*Required task:*
Copy out all of the material, matching it word for word.

*Supplied material:*

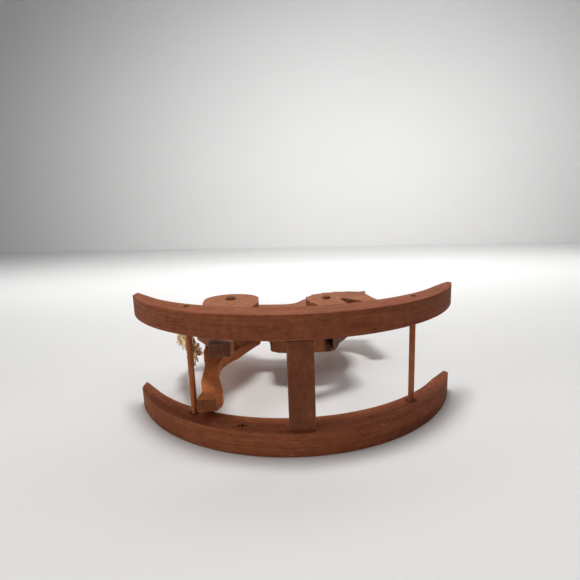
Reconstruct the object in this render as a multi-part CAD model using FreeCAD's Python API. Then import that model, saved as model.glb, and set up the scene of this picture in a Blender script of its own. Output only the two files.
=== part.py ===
"""Wooden rocking horse: two curved rockers, two cross dowels, a slat and a board-cut horse.

Millimetres, +Z up, +X towards the horse's head, +Y to the horse's left.
The origin is on the floor, midway between the rockers, at the bottom of the running arc.
"""
import math
import os

import FreeCAD
import Part
from FreeCAD import Vector

os.makedirs("parts", exist_ok=True)

# Rockers
RUN_R = 201.5            # radius of the running edge
TOP_R = 204.1            # radius of the upper, concave edge
ROCKER_DEPTH = 30.2      # board depth at the bottom of the arc
ROCKER_HALF_LEN = 185.5  # centre to tip
ROCKER_T = 24.0          # board thickness
HALF_W = 68.0            # centre plane to a rocker's outer face
TIP_R = 1.6              # rounded tips
FRONT_TIP = (182.5, 129.0)   # the front tips are pared down to this corner
PARED_FROM = 158.0       # where the paring of the upper edge begins
FRONT_END = 185.675      # end of the running edge before its corner is rounded
REAR_TIP = (-185.5, 140.5)   # and the rear tips to this one
REAR_PARED_FROM = -160.0
EDGE_R = 1.0             # eased edges of the boards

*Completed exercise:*
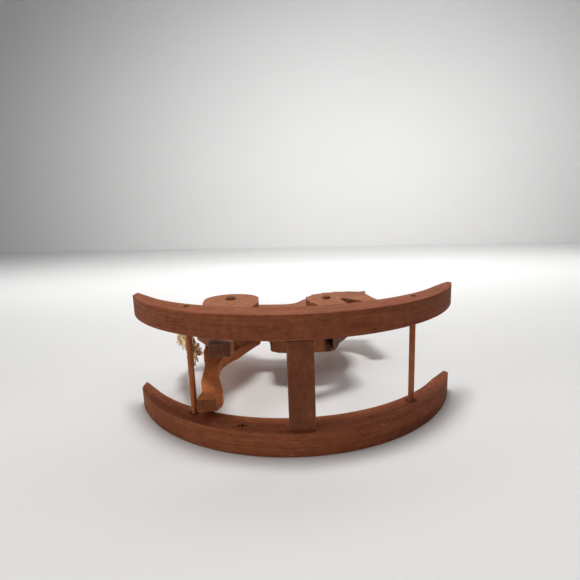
Reconstruct the object in this render as a multi-part CAD model using FreeCAD's Python API. Then import that model, saved as model.glb, and set up the scene of this picture in a Blender script of its own. Output only the two files.
=== part.py ===
"""Wooden rocking horse: two curved rockers, two cross dowels, a slat and a board-cut horse.

Millimetres, +Z up, +X towards the horse's head, +Y to the horse's left.
The origin is on the floor, midway between the rockers, at the bottom of the running arc.
"""
import math
import os

import FreeCAD
import Part
from FreeCAD import Vector

os.makedirs("parts", exist_ok=True)

# Rockers
RUN_R = 201.5            # radius of the running edge
TOP_R = 204.1            # radius of the upper, concave edge
ROCKER_DEPTH = 30.2      # board depth at the bottom of the arc
ROCKER_HALF_LEN = 185.5  # centre to tip
ROCKER_T = 24.0          # board thickness
HALF_W = 68.0            # centre plane to a rocker's outer face
TIP_R = 1.6              # rounded tips
FRONT_TIP = (182.5, 129.0)   # the front tips are pared down to this corner
PARED_FROM = 158.0       # where the paring of the upper edge begins
FRONT_END = 185.675      # end of the running edge before its corner is rounded
REAR_TIP = (-185.5, 140.5)   # and the rear tips to this one
REAR_PARED_FROM = -160.0
EDGE_R = 1.0             # eased edges of the boards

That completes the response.